## The problem:
Repeat the material exactly, every line of it.

## Source material:
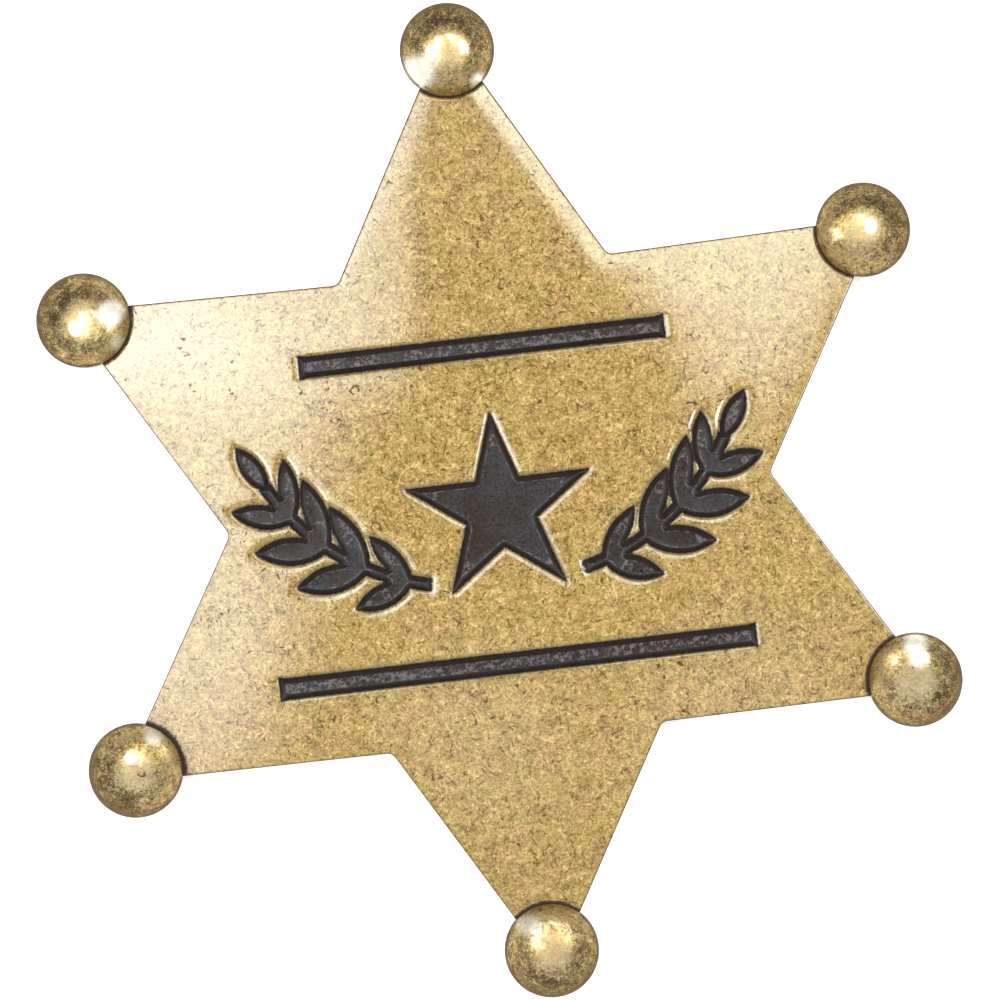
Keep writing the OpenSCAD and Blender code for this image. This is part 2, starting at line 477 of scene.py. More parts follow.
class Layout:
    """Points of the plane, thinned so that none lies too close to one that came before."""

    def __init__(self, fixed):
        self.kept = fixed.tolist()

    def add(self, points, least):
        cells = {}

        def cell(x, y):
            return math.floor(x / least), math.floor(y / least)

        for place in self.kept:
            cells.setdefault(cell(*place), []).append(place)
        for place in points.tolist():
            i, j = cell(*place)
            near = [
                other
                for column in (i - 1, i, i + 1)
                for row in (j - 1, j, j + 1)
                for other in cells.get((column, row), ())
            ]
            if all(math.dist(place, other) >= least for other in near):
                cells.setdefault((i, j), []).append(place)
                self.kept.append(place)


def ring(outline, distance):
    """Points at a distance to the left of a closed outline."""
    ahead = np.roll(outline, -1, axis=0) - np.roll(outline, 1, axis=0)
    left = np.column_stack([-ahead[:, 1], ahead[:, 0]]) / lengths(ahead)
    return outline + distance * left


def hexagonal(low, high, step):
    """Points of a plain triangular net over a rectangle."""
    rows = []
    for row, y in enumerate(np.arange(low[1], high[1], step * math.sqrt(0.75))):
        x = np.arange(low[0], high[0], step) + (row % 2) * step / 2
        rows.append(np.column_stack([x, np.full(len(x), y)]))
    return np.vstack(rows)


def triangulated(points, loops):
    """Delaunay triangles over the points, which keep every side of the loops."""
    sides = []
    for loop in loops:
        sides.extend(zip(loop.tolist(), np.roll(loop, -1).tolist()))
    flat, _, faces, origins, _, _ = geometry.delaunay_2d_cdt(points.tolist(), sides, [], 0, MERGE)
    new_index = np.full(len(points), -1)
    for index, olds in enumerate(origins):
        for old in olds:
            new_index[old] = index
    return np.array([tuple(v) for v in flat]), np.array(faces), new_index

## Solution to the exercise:
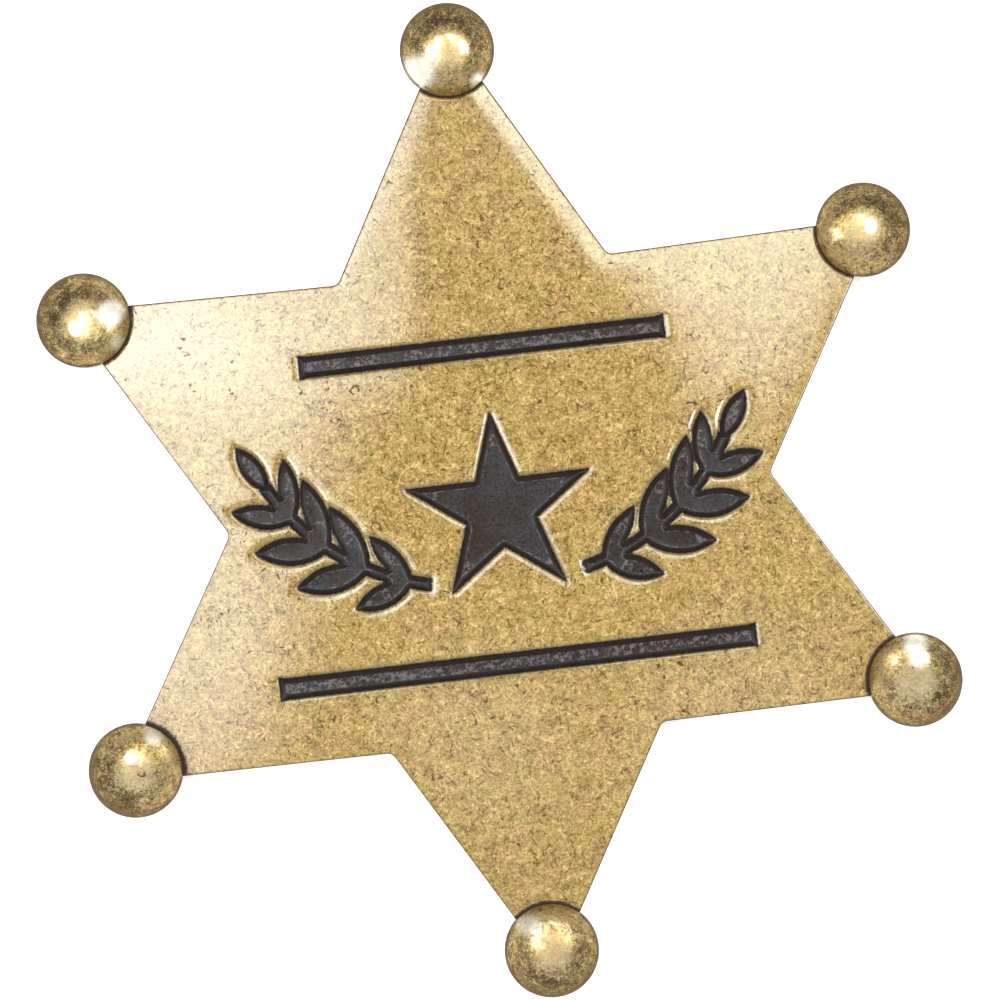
Keep writing the OpenSCAD and Blender code for this image. This is part 2, starting at line 477 of scene.py. More parts follow.
class Layout:
    """Points of the plane, thinned so that none lies too close to one that came before."""

    def __init__(self, fixed):
        self.kept = fixed.tolist()

    def add(self, points, least):
        cells = {}

        def cell(x, y):
            return math.floor(x / least), math.floor(y / least)

        for place in self.kept:
            cells.setdefault(cell(*place), []).append(place)
        for place in points.tolist():
            i, j = cell(*place)
            near = [
                other
                for column in (i - 1, i, i + 1)
                for row in (j - 1, j, j + 1)
                for other in cells.get((column, row), ())
            ]
            if all(math.dist(place, other) >= least for other in near):
                cells.setdefault((i, j), []).append(place)
                self.kept.append(place)


def ring(outline, distance):
    """Points at a distance to the left of a closed outline."""
    ahead = np.roll(outline, -1, axis=0) - np.roll(outline, 1, axis=0)
    left = np.column_stack([-ahead[:, 1], ahead[:, 0]]) / lengths(ahead)
    return outline + distance * left


def hexagonal(low, high, step):
    """Points of a plain triangular net over a rectangle."""
    rows = []
    for row, y in enumerate(np.arange(low[1], high[1], step * math.sqrt(0.75))):
        x = np.arange(low[0], high[0], step) + (row % 2) * step / 2
        rows.append(np.column_stack([x, np.full(len(x), y)]))
    return np.vstack(rows)


def triangulated(points, loops):
    """Delaunay triangles over the points, which keep every side of the loops."""
    sides = []
    for loop in loops:
        sides.extend(zip(loop.tolist(), np.roll(loop, -1).tolist()))
    flat, _, faces, origins, _, _ = geometry.delaunay_2d_cdt(points.tolist(), sides, [], 0, MERGE)
    new_index = np.full(len(points), -1)
    for index, olds in enumerate(origins):
        for old in olds:
            new_index[old] = index
    return np.array([tuple(v) for v in flat]), np.array(faces), new_index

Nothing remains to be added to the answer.